In the USAF, it has, historically, been common for rated Navigators to be selected for pilot training, and possible, though less common, for young officers in other career tracks as well.

That said, this process is

  • competitive (so certainly not guaranteed for a particular individual), and
  • dependent on the "needs of the service", so what is going on "now" may be entirely different from what was going on "then".

Also, the demand for UAV operators may have changed this dynamic considerably; it may be a far different process to become a "drone pilot" from a non-rated field, than to become a "real pilot." Talking with active duty officers (not recruiters) who are up to date on this landscape is indispensable for getting the most current picture.


Navy and Air Force in the US regularly see migration between officer specialties.

A friend who had a non-pilot Navy job, now flies patrol missions.

A co-worker who had a logistics job (math major in college) with the Air Force, later put in for pilot training, and was accepted. He eventually was assigned to Beale and flew U-2s and became an instructor pilot in the same aircraft.

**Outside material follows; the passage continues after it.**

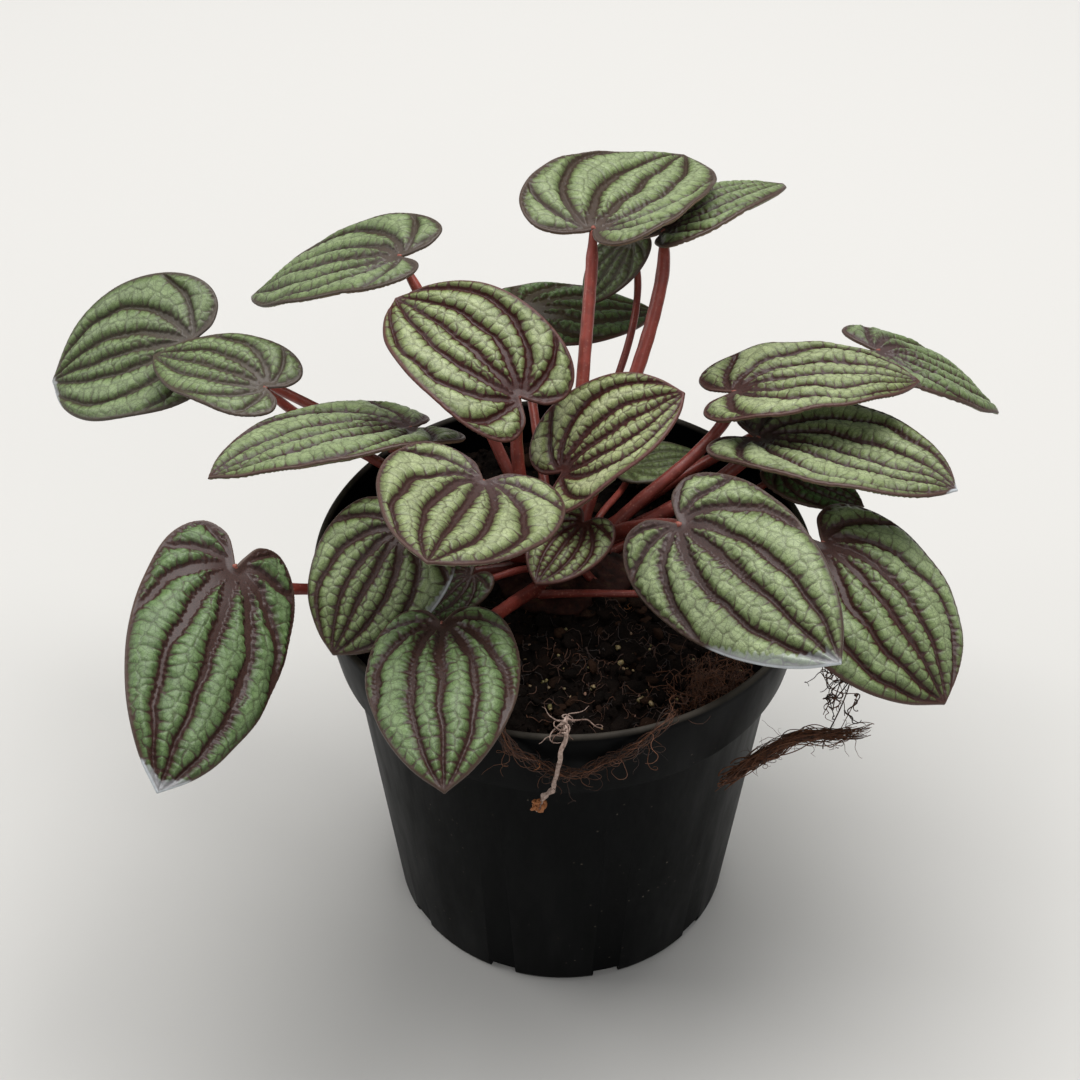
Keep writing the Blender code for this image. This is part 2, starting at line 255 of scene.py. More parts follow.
def corners(name):
    """A CAD node's corners, without repeats, and the edges between them."""
    shape = bmesh.new()
    shape.from_mesh(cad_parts[name].data)
    bmesh.ops.remove_doubles(shape, verts=shape.verts, dist=1e-6)
    shape.verts.index_update()
    points = np.array([v.co for v in shape.verts])
    edges = np.array([[v.index for v in edge.verts] for edge in shape.edges])
    shape.free()
    return points, edges


CROWN_MIDDLE = np.array((sum(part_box("crown"), Vector()) / 2.0))


def centre_line(name, groups):
    """Points down the middle of a CAD strand, from the end nearest the crown to its far end."""
    points, _ = corners(name)
    far = points[np.argmax(np.linalg.norm(points - CROWN_MIDDLE, axis=1))]
    near = points[np.argmax(np.linalg.norm(points - far, axis=1))]
    order = np.argsort((points - near) @ (far - near))
    return np.array([points[part].mean(axis=0) for part in np.array_split(order, groups)])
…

Similarly, there are many pilots trained, who eventually take "desk jobs".

It has been told many times, that the best time to maneuver to a pilot job is prior to extending one's contract. Changing mid-contract may be problematic.

There are numerous limitations, age, physical, and there are also qualifying examinations involved.

I do not know the current regulations, but one might check out the reserves for opportunities. I know one right seater in 747s who is now flying A-10s on his days off. He has been deployed three times.